§ **Set problem**:
All lines in the data bearing the string "picture" should be identified and copied.

Entries with model source code
===============

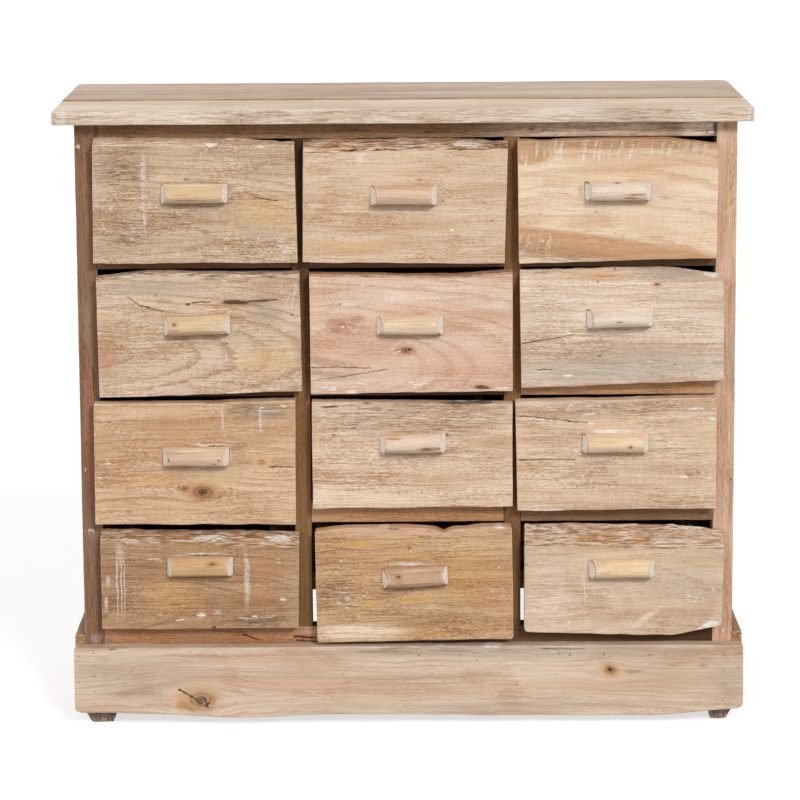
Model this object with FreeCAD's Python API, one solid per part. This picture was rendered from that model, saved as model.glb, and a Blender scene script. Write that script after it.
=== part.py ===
import FreeCAD, Part
import os

# Chest of drawers in reclaimed wood: four rows of three drawers on a framed carcass.
# Millimetres. X runs to the right, Y runs back from the drawers, Z is up from the floor.
# Rows count from the top and columns from the left.

Vector = FreeCAD.Vector

# Carcass frame
rows = 4
columns = 3
opening_width = 252.0
opening_height = 140.5
post_width = 27.0
front_post_depth = 40.0
rear_post_depth = 30.0
mullion_width = 22.0
rail_height = 28.0
rail_depth = 30.0
top_rail_height = 21.0
bottom_rail_height = 25.0
bottom_rail_top = 129.0
rear_rail_depth = 22.0
carcass_depth = 340.0

# Boards of the sides and the back
side_board_count = 4
side_board_thickness = 15.0
side_board_inset = 5.0
side_groove_depth = 8.0
groove_clearance = 0.2
board_gap = 0.6
back_board_count = 6
back_board_thickness = 12.0
back_bottom = 97.0
side_bottom = 100.0

# Top: three boards glued edge to edge
top_thickness = 20.0
top_front_overhang = 26.0
top_rear_overhang = 4.0
top_left_overhang = 26.5
top_right_overhang = 19.5
front_board_left_width = 139.0
front_board_right_width = 127.0
middle_board_width = 142.0
middle_board_end_setback = 1.5
rear_board_end_setback = 1.0
front_corner_radius = 8.0
rear_corner_radius = 16.0

# Plinth and feet
plinth_thickness = 25.0
plinth_top = 108.0
plinth_side_thickness = 13.0
plinth_side_rise = 11.0
plinth_side_bottom = 20.0
plinth_side_setback = 10.0
plinth_bottom_heights = (20.0, 17.0, 12.0, 16.0, 15.0, 13.0, 12.0, 12.5, 21.0)
plinth_corner_radius = 6.0
foot_height = 26.0
foot_depth = 38.0
left_foot_width = 37.0
right_foot_width = 28.0
foot_taper = 9.0

# Brads that hold the front plinth board, as heights above the floor
nail_radius = 0.8
nail_hole_clearance = 0.1
nail_length = 40.0
nail_sink = 0.6
nails_in_left_post = (101.0, 83.0, 70.0, 49.0, 33.0)
nails_in_right_post = (93.0, 74.0, 56.0, 33.0)
nails_in_left_side = (97.0, 62.0)
nails_in_right_side = (96.0, 77.0, 56.0)

# Drawers
front_thickness = 20.0
front_gap = 0.3
box_side_clearance = 25.0
box_top_clearance = 12.0
box_rear_clearance = 24.0
box_side_thickness = 10.0
box_back_thickness = 10.0
box_back_drop = 6.0
box_bottom_thickness = 6.0
box_bottom_rise = 9.0
box_groove_depth = 5.0
slide_clearance = 0.3

# Runners, an L-shaped strip under each side of each drawer box
runner_ledge = 11.0
tongue_width = 10.0
tongue_height = 7.0

# Handles, each a piece of split branch with its ends cut at a slant
handle_length = 86.0
handle_base = 26.0
handle_depth = 22.0
handle_bevel = 9.0
screw_spacing = 44.0
screw_radius = 2.0
screw_hole_clearance = 0.3
screw_head_radius = 4.0
screw_head_height = 2.6
screw_bite = 13.0


def front_shape(left, right, below, top, wane, handle):
    """Outline of one hand-sawn drawer front, in millimetres from the edges of its opening.

    left and right: overlap at the top and at the bottom corner.
    below: overlap over the rail below, at even steps from left to right.
    top: height above the opening's upper edge, at even steps from left to right.
    wane: how far the front arris lies below the rear one, at the same steps.
    handle: offset of the handle from the middle of the opening, across and up.
    """
    return {"left": left, "right": right, "below": below, "top": top, "wane": wane, "handle": handle}


front_shapes = {
    (1, 1): front_shape((2, 4), (5, 8), (18, 18), (3, 3, 2, 1, -4), (8, 7, 9, 8, 1), (2, 3)),
    (1, 2): front_shape((6, 8), (5, 1), (18, 21), (0, 0, 0, 0, -4), (11, 10, 8, 8, 4), (-3, -1)),
    (1, 3): front_shape((5, 3), (1, 0), (21, 15), (-2, -1, 0, 0, -8), (1, 1, 1, 2, 1), (-2, 3)),
    (2, 1): front_shape((1, -1), (10, 12), (25, 18), (-8, 0, -2, -3, -2), (1, 1, 1, 2, 3), (3, 0)),
    (2, 2): front_shape((0, -1), (11, 11), (22, 19), (-4, -5, -7, -7, -2), (1, 1, 1, 2, 1), (4, -1)),
    (2, 3): front_shape((2, 0), (9, 11), (16, 6), (-3, -2, 0, 0, -10), (17, 18, 20, 20, 8), (1, 7)),
    (3, 1): front_shape((7, 8), (3, 2), (25, 26), (-4, -4, -4, -2, -1), (1, 1, 1, 1, 1), (-1, -4)),
    (3, 2): front_shape((-2, -2), (11, 11), (5, 4), (-3, -4, -5, -6, -7), (1, 1, 1, 1, 1), (7, 12)),
    (3, 3): front_shape((8, 5), (2, 2), (10, 8), (-4, -3, -3, -1, -0.5), (1, 1, 1, 1, 1), (-4, 11)),
    (4, 1): front_shape((2, 2), (6, 4), (-3, -3), (-6, -7, -8, -9, -10), (11, 11, 11, 14, 16), (2, 18)),
    (4, 2): front_shape((-4, -6), (10, 12), (17, 13), (-7, -2, -2, -2, -6, -2, -2), (1,) * 7, (9, 2)),
    (4, 3): front_shape(
        (-4, -4), (14, 11), (4, 6, 8, 10, -3), (-3, -2, -3, -5, -12), (23, 23, 26, 25, 19), (5, 12)
    ),
}

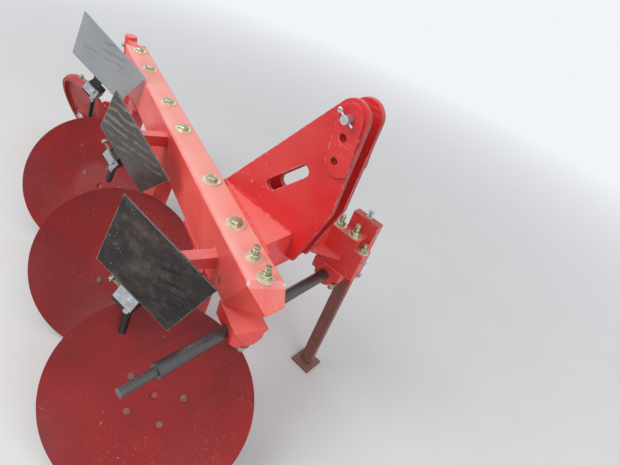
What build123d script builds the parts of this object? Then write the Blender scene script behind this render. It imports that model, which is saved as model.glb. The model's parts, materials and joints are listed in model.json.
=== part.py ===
from build123d import *
from collections import namedtuple
from math import cos, sin, tan, sqrt, radians
import os

# Mounted three-disc plough, millimetres. +X is the direction of travel, +Y is left, +Z is up.
# The origin lies on the ground under the middle of the machine's envelope.

# Where the beam's nose stands, and how the beam lies behind it
nose_x = 1047.3
nose_y = -137.0
beam_angle = 21.4

# Columns of the discs along the beam
disc_count = 3
disc_pitch = 616.0
first_column = 378.0

# Main beam, a rectangular tube that ends a little behind the last column
beam_past_column = 205.0
beam_length = first_column + (disc_count - 1) * disc_pitch + beam_past_column
beam_width = 110.0
beam_depth = 195.0
beam_wall = 8.0
beam_corner = 12.0
beam_top = 795.0
end_plate = 10.0

# Nose: the beam's sheets fold in to a point in front of the cross shaft, below a bevelled top edge
nose_reach = 54.0
nose_fall = 88.0
nose_back = 112.0
nose_skew = 10.0
bevel_reach = 8.0
bevel_drop = 14.0
cheek_reach = 46.0
cheek_fall = 64.0
cheek_foot_reach = 42.0
cheek_foot_fall = 76.0

# Bearing under the nose, and the pointed plate in front of it
block_length = 128.0
block_drop = 84.0
block_chamfer = 25.0
shield_thickness = 12.0
shield_drop = 262.0
shield_lip = 6.0
shield_tip_radius = 14.0

# Cross shaft with the lower-link pins
shaft_radius = 22.0
shaft_back = 57.0
shaft_drop = 243.0
link_pin_radius = 14.0
link_pin_length = 105.0
hitch_width = 825.0
running_gap = 0.05

# Mast: two plates, each with a doubler strip along its front edge
mast_behind_nose = 66.0
mast_left_of_nose = 277.0
mast_plate = 16.0
mast_gap = 54.0
mast_hole_height = 432.0
mast_top_radius = 54.0
top_link_hole_radius = 12.9
mast_hole_drops = (0.0, 57.0, 130.0)
kink_height = 141.0
kink_ahead = 6.0
toe_back = 13.0
toe_drop = 90.0
heel_back = 390.0
doubler_thickness = 8.0
doubler_radius = 42.0
window_length = 190.0
window_width = 40.0
window_back = 139.0
window_height = 160.0
window_tilt = 48.0

# Top-link pin
pin_radius = 12.7
pin_head_radius = 19.0
pin_head_length = 12.0
pin_reach = 30.0

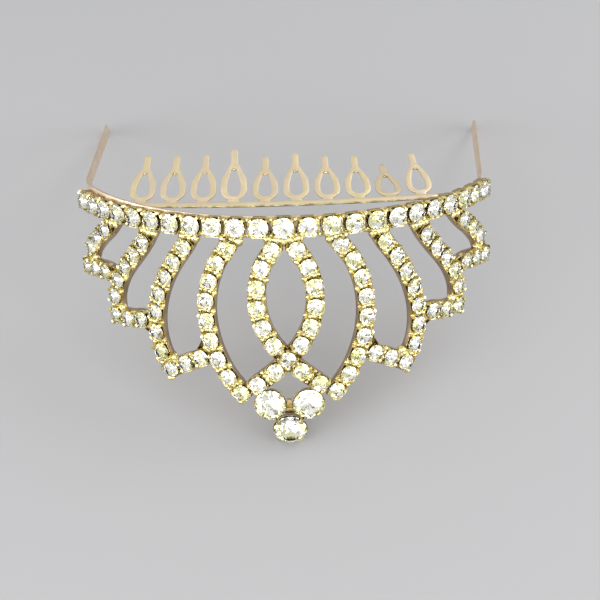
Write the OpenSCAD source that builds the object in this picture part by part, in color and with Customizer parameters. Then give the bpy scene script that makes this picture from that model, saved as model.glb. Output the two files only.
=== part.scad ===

===============

§ **Answer for the task**:
Model this object with FreeCAD's Python API, one solid per part. This picture was rendered from that model, saved as model.glb, and a Blender scene script. Write that script after it.
Write the OpenSCAD source that builds the object in this picture part by part, in color and with Customizer parameters. Then give the bpy scene script that makes this picture from that model, saved as model.glb. Output the two files only.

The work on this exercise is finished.